MR. FRED SWANIKER - Another Ghanian making waves. His pedigree alone as a McKinsey alum makes means he could probably fix or accelerate any HBCU in five minutes (hyperbole intended). Coming from arguably the world’s most prominent consulting firm he is use to solving problems and implementing sound long-term strategy. He has also been a serial entrepreneur and founded the African Leadership Academy, a boarding school in South Africa. Did we mention he is only 34?
DR. CONDOLEEZA RICE - By far the most controversial choice on our list. She was HBCU Digest founder J.L. Carter, Sr’s choice for the next president of Howard in an editorial piece for the publication. Whether it is Howard or another HBCU there is no denying Dr. Rice’s network. Put the politics aside, she is a brilliant woman who has ascended to powerful positions in ways that very few African Americans have under not one, but two presidents. She has a global profile and is an expert on Russia, which would come in handy for any HBCU looking to develop its international programs.

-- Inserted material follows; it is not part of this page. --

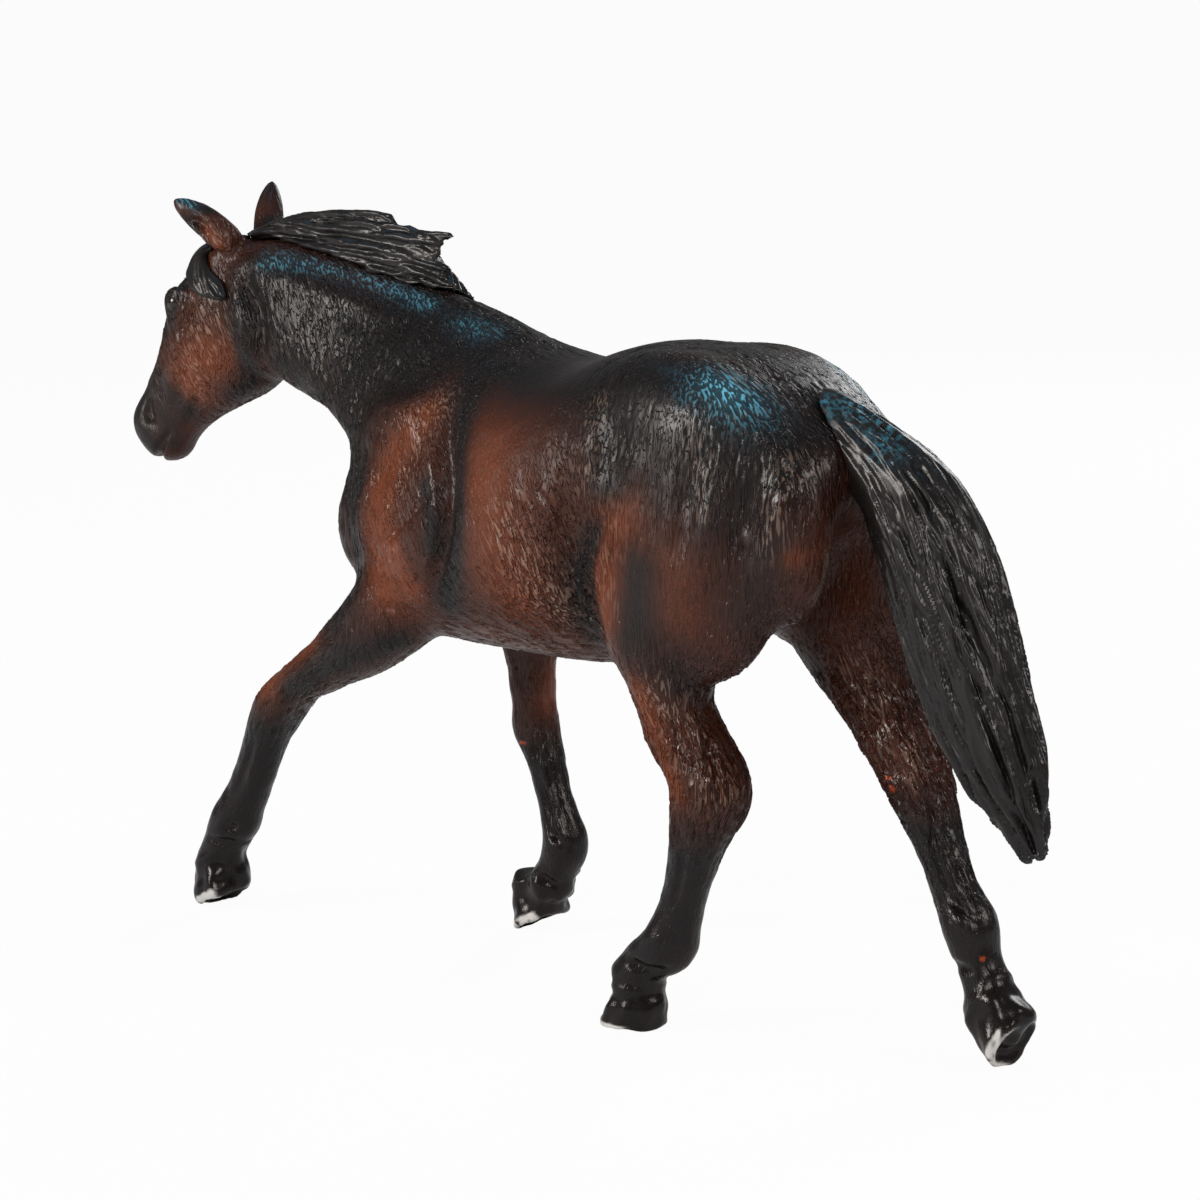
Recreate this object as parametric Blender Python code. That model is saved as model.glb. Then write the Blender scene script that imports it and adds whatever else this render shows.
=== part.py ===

MRS. TERI WILLIAMS COHEE - The co-founder, chief operating office and senior vice president at the nation’s largest African American owned bank. After taking over a small Boston bank she helped build OneUnited bank into the only African American bank with a national footprint. She understands the importance of tying African American institutions together. Currently, there are no HBCUs that bank with African American owned banks. We are sure this would change in a hurry with Mrs. Cohee at the help of an HBCU. She has a rich financial background and would certainly have any HBCU she is at the helm of in top financial shape – even the financial aid department.
DR. NEIL DEGRASSE TYSON - STEM here, STEM there, STEM everywhere. We have already mentioned how important STEM has become and there might not be a higher profile African American in STEM than Dr. Tyson. He has spoken before congress on numerous occasions to increase funding to NASA programs and other STEM R&D programs. An opportunity to create an elite research program, recruit and develop strong STEM faculty, and develop cutting edge programs would definitely be to any HBCU’s favor.
MR. DAVID LAMMY - Here come the British. The first of two Afro-Britons make our list. In 2008, he was considered the eighth most powerful Afro-Briton male. At one point he was the UK’s Minister for Innovation, Universities, and Skills. He could open up recruitment for an HBCU to tap into the recruitment of Afro-Briton pipeline. Also, he founded and chairs programs to address improvement and development of black fatherhood initiatives. Bringing such an initiative here with his connections could bring in much needed research funding to an HBCU focused on community and social development.
LADY PATRICIA SCOTLAND - Our second Afro-Briton on the list and at one time the Guardian’s most powerful black woman in the UK. She has strong connections in the Caribbean where her family has a rich land ownership history. Her background as a family law attorney and judge in the UK has allowed her to rub elbows with Britain’s affluent, which would bring in much needed funding to an HBCU that she presided over. Her time as a minister of state like the aforementioned Mr. Lammy gives her strong organizational management skills to oversee a college and give it direction.
LT. GENERAL THOMAS BOSTICK - The head of almost 37 000 civilian and military engineers just may know how to run a high pressured organization. That is what Lt. General Bostick does as the head of Army Corps Engineers. The ACE has a R&D division meaning it is constantly trying to remain at the cutting edge of engineering development. Any HBCU with a strong engineering history or wanting to develop one should put in a call. Having access to funding from the department of defense would not hurt either.
DR. MICHAEL BLAKEY - Having oversaw the African Burial Ground National Monument project where they discovered the remains of 400 men and women and traditions associated with West Africa while at Howard University. He knows, loves, and appreciates the HBCU culture, but recognizes that there are changes that need and must be made to ensure HBCUs are at the forefront of the next generation.